┌────────

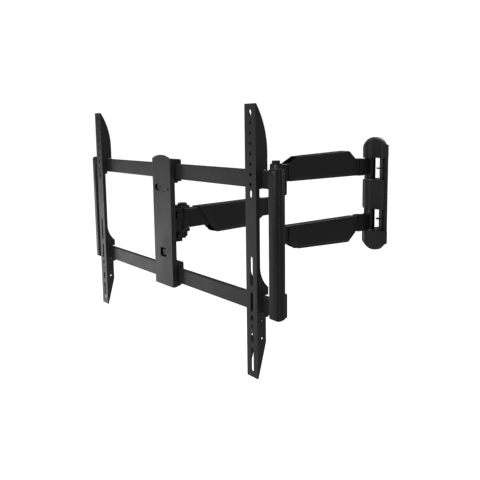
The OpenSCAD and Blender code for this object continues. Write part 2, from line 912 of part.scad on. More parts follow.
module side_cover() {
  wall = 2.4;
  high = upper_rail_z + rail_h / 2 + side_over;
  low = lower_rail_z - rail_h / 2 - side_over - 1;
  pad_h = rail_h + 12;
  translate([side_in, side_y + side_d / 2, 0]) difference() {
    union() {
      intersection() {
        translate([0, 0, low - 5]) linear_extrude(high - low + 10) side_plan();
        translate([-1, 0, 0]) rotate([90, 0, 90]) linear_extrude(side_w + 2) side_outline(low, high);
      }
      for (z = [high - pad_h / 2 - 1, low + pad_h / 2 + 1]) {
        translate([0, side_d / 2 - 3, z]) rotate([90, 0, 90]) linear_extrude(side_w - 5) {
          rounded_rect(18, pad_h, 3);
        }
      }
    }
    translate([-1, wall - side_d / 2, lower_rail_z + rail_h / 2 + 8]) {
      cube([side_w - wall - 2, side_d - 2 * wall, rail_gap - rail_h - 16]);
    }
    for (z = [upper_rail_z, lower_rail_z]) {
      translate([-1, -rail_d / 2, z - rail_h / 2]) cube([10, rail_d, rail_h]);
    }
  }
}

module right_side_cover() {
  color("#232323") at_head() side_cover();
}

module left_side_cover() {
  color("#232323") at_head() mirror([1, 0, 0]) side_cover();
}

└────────
┌────────

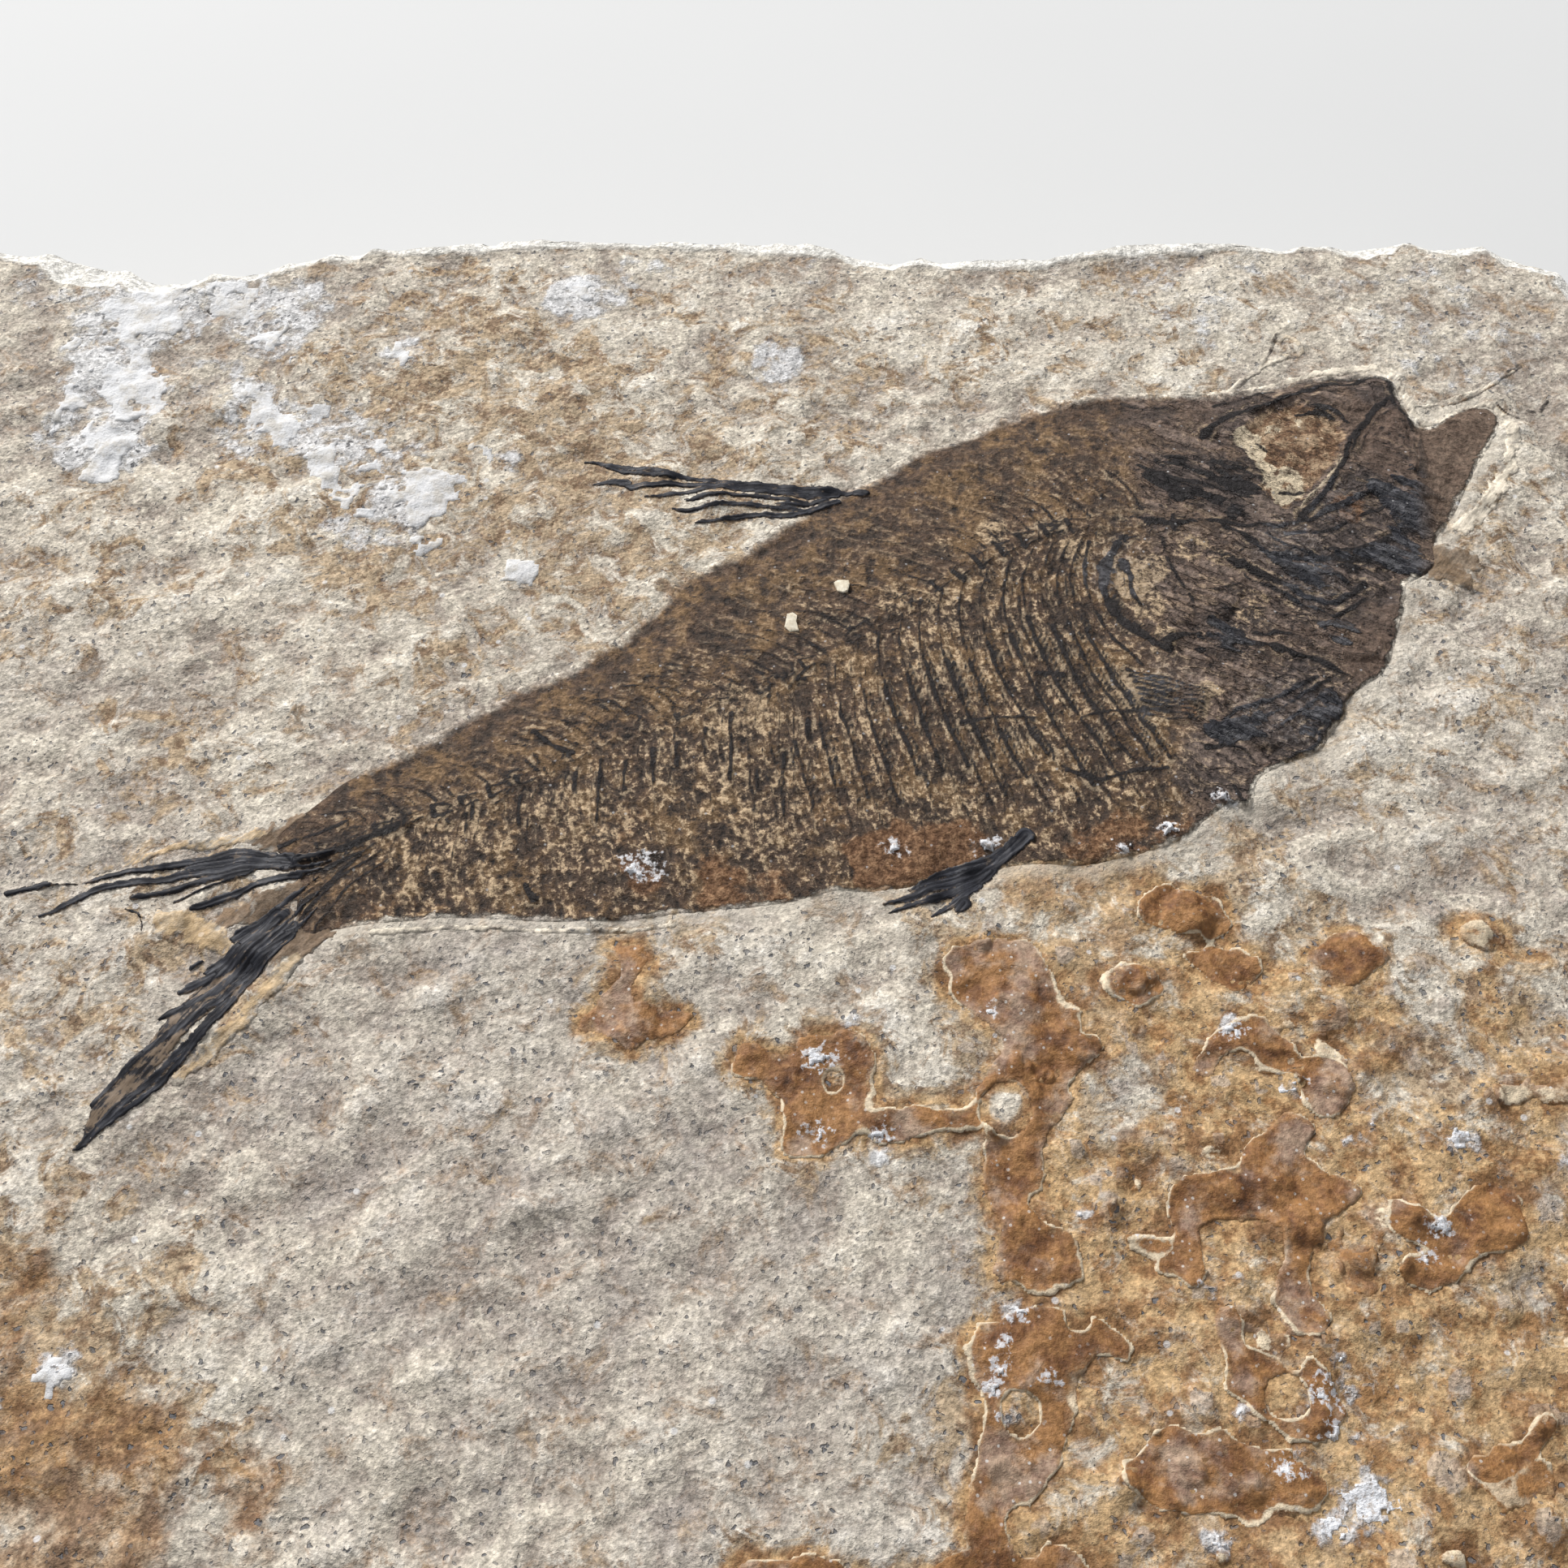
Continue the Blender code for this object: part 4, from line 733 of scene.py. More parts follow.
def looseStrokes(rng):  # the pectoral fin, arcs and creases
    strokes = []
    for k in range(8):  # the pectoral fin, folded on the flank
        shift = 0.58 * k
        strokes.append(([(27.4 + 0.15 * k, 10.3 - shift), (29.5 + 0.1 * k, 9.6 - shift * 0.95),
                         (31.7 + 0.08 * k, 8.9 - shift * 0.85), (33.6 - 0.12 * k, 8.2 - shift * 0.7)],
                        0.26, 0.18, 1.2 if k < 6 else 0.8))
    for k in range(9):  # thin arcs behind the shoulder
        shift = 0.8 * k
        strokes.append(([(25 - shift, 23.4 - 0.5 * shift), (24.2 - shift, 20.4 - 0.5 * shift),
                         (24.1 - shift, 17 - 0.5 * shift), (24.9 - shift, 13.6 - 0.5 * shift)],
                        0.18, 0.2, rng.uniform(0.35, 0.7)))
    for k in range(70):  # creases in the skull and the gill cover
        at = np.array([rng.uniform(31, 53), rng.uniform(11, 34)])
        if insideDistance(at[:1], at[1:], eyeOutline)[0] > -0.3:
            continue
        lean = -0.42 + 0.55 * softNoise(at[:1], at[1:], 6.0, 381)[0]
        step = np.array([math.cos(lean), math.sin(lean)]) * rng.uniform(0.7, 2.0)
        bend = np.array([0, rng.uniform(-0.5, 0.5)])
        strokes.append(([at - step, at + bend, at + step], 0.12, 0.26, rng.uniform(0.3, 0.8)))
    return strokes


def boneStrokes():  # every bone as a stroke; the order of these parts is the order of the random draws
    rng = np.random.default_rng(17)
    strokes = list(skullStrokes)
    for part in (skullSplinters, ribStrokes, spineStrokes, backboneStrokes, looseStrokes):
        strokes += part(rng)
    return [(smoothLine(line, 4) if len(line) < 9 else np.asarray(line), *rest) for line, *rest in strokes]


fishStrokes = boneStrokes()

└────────
┌────────

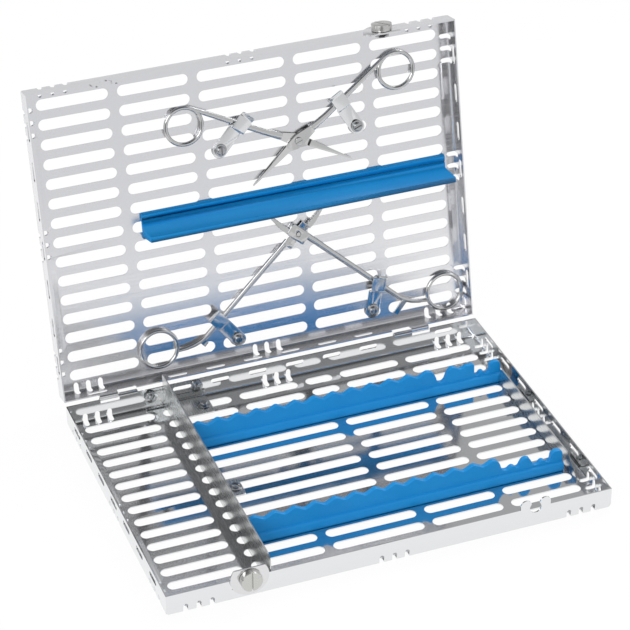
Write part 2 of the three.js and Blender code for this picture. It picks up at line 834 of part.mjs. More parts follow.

└────────

● **What the task asks**
Which lines contain "Blender"? Copy each of them out.

● **Exercise solution**
The OpenSCAD and Blender code for this object continues. Write part 2, from line 912 of part.scad on. More parts follow.
Continue the Blender code for this object: part 4, from line 733 of scene.py. More parts follow.
Write part 2 of the three.js and Blender code for this picture. It picks up at line 834 of part.mjs. More parts follow.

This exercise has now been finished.